A claim circulated that pro-Palestine protesters tried to block a prison van carrying the Filton Four activists outside court. Neither major outlets covering the case — including Bristol Live and The Guardian — have confirmed this specific incident happened. Until credible reporting verifies it, treat this claim with real skepticism.

Why it spread

Dramatic confrontations between protesters and police tap into strong existing feelings about direct action — whether you see it as courageous resistance or dangerous lawlessness, the story confirms what you already believe. That emotional pull makes people share first and verify later, especially when the underlying case (the Filton Four trial) is real and already in the news.

The claim states that pro-Palestine supporters attempted to physically block a prison van transporting the Filton Four — activists prosecuted for damaging an Elbit Systems drone facility in Filton, Bristol — outside a courthouse. The verdict here is simple: we cannot confirm this happened, and we cannot rule it out either. That uncertainty matters.

The Filton Four case is well-documented. The activists were charged after damaging equipment at an Elbit Systems facility as part of pro-Palestine direct action. Bristol Live and The Guardian both covered the trial and the broader wave of solidarity protests surrounding it. What neither outlet appears to have reported is the specific prison van incident described in this claim.

Absence of reporting is not proof nothing happened. Courthouse protests can involve minor incidents that go unfilmed and unreported. But a prison van being physically blocked is a significant, newsworthy event. If it occurred in a visible way, you would expect at least one journalist, police statement, or court document to reference it. None has surfaced in widely available sources.

It is possible this claim describes a real but poorly documented moment — a crowd that slowed traffic, perhaps, reframed as a deliberate blockade. It is equally possible it is an exaggeration or a fabrication. Without video, a police report, or on-the-record witness accounts, there is no responsible way to call it confirmed.

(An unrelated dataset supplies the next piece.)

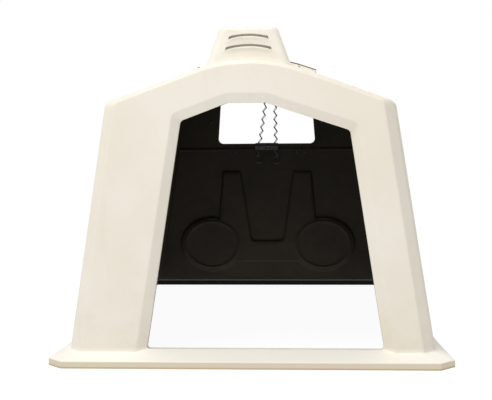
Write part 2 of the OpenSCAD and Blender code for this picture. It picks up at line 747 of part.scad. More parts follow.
// Fixed leaves: the two outer knuckles
module wall_leaf_places() {
    for (s = [-1, 1]) for (x = [-20, 20])
        translate([s * leaf_x + x, 0, flap_axis_s - 26]) rotate([-90, 0, 0]) children();
}
module wall_leaves() {
    color(dark_steel) on_rear_wall() difference() {
        for (s = [-1, 1]) translate([s * leaf_x, 0, 0]) {
            translate([-leaf_half, 0, flap_axis_s - 38]) cube([2 * leaf_half, leaf_t, 38]);
            for (x = [-leaf_half, knuckle_half + 0.4]) {
                w = leaf_half - knuckle_half - 0.4;
                barrel(knuckle_d, x, x + w);
                translate([x, 0, flap_axis_s - 6]) cube([w, flap_axis_out, 6]);
            }
        }
        for (s = [-1, 1]) translate([s * leaf_x, 0, 0]) barrel(pin_d, -leaf_half - 1, leaf_half + 1);
        wall_leaf_places() cylinder(d = leaf_bolt_d, h = 60, center = true, $fn = around);
    }
}
module wall_leaf_bolts() {
    color(steel) on_rear_wall() wall_leaf_places() {
        translate([0, 0, -wall_t - 6]) cylinder(d = leaf_bolt_d, h = wall_t + 6 + leaf_t, $fn = around);
        translate([0, 0, leaf_t]) dome_head(10, 2.5);
        translate([0, 0, -wall_t - 4]) cylinder(d = 10, h = 4, $fn = 6);
    }
}
module flap_hinge_pins() {
    color(steel) on_rear_wall() for (s = [-1, 1]) translate([s * leaf_x, 0, 0]) {
        barrel(pin_d, -leaf_half - 1, leaf_half + 1);
        for (x = [-leaf_half - 3, leaf_half + 0.5]) barrel(9, x, x + 2.5);
    }
}

// ---- Turn buttons ------------------------------------------------------------------------------
button_x = 310;
button_s = up_slope(945);
button_bolt_d = 8;
button_lo = flap_rim + 1;
button_t = 8;
module button_places() {
    for (s = [-1, 1]) translate([s * button_x, 0, button_s]) rotate([-90, 0, 0]) children();
}
module turn_button(s) {
    color(dark_steel) on_rear_wall() translate([s * button_x, 0, button_s]) rotate([-90, 0, 0]) difference() {
        union() {
            translate([0, 0, 0.5]) cylinder(d = 20, h = button_lo, $fn = around);
            translate([0, 0, button_lo]) linear_extrude(button_t) polygon(rounded([[-11, -38], [11, -38],
                [11, 38], [-11, 38]], 10.9, 6));
        }
        cylinder(d = button_bolt_d + 2 * hinge_gap, h = 80, center = true, $fn = around);
    }
}
module turn_button_left() { turn_button(-1); }
module turn_button_right() { turn_button(1); }
module turn_button_bolts() {
    color(steel) on_rear_wall() button_places() {
        translate([0, 0, -wall_t - 8])
            cylinder(d = button_bolt_d, h = wall_t + 9 + button_lo + button_t, $fn = around);
        translate([0, 0, button_lo + button_t + 0.5]) dome_head(16, 5);
        translate([0, 0, -wall_t - 6]) cylinder(d = 15, h = 6, $fn = 6);
    }
}

shell();
vent_hood();
hood_screws();
lid_curb_seal();
lid_brackets();
lid_bracket_bolts();
lid_hinge_rod();
rod_clips();
ridge_lid();
lid_edge_strip();
lid_lever();
lever_bolts();
pull_chain_left();
pull_chain_right();
pull_ring_left();
pull_ring_right();
chain_keeper();
keeper_bolts();
rear_flap();
flap_seal();
flap_leaves();
flap_rivets();
wall_leaves();
wall_leaf_bolts();
flap_hinge_pins();
turn_button_left();
turn_button_right();
turn_button_bolts();
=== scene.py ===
"""Calf hutch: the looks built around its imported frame. Lengths are in millimetres until a mesh is made."""

from math import acos, cos, pi, radians, sin, sqrt, tan

import bmesh
import bpy
import numpy as np
from mathutils import Matrix, Vector
from mathutils.geometry import delaunay_2d_cdt
from mathutils.kdtree import KDTree


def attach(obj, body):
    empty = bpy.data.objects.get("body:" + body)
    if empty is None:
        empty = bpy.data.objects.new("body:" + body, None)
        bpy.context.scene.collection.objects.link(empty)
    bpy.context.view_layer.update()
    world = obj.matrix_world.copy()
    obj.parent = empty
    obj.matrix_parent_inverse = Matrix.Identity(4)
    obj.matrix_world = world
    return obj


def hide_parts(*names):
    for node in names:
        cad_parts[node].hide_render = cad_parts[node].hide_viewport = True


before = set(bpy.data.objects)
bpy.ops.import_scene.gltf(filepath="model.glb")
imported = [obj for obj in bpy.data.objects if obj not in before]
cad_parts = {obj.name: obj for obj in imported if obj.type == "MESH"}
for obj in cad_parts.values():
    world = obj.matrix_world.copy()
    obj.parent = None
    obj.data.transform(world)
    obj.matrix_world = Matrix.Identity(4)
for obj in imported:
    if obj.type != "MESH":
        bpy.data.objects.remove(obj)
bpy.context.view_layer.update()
scene = bpy.context.scene
MM = 0.001
SAME = 0.01                                   # two values closer than this count as one

# ---- Sizes, the same as the part's ---------------------------------------------------------------
LENGTH, BASE_W, TAPER, WALL = 2100, 1546, 50, 6
FLANGE_W, LIP_H, FLANGE_H, CORNER_CUT = 73, 27, 48, 60
SIDE_FLANGE, WAIST_AT = 58, 400
LEAN, RIDGE_H, PITCH, RIDGE_R, EAVE_R = radians(9.15), 1160, radians(19.9), 600, 28
SIDE_BEVEL, ROOF_BEVEL, REAR_BEVEL = 40, 15, 30
RIBS, RIB_W, RIB_OUT, RIB_RAMP = 4, 110, 14, 26
RIB_CLEAR_FRONT, RIB_CLEAR_REAR = 35, 170
FRONT_RING = 138                              # one more ring between the front bevel and the first rib
REAR_LEAN = radians(5.6)
FACE_D = FLANGE_W + 2
BODY_D = FACE_D + SIDE_BEVEL
REAR_D = LENGTH - FACE_D
BODY_HALF = BASE_W / 2 - FLANGE_W
RIB_FIRST = BODY_D + RIB_CLEAR_FRONT
RIB_PITCH = (REAR_D - RIB_CLEAR_REAR - RIB_FIRST - RIB_W) / (RIBS - 1)
ARC_X = RIDGE_R * sin(PITCH)
FOOT_FILLET = 5
CRISP = 4.0
HATCH_HALF, HATCH_FROM, HATCH_TO, CURB_H = 246, 1544, 1796, 14
VENT_HALF, VENT_FROM, VENT_TO = 100, 190, 380
LID_AXIS = Vector((0, 1805 - LENGTH / 2, 1117))
LID_OPEN = radians(17)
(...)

Stories like this spread fast because they push buttons on both sides. Supporters of the activists may share it as a show of solidarity. Critics may share it as evidence that protest movements cross legal lines. Both reactions happen before anyone checks whether the event actually took place. When a claim fits a ready-made narrative perfectly, that is exactly when to slow down and ask for the source.

Sources

  • Bristol Live

    Bristol Live covered the Filton Four case, which involved activists who damaged an Elbit Systems facility in Filton, Bristol, but specific reporting on protesters blocking a prison van outside court is not clearly documented in widely available sources.

  • The Guardian

    The Guardian reported on the Filton Four trial and the broader context of pro-Palestine direct action in the UK, but specific verification of a prison van blocking incident outside court is not confirmed in available reporting.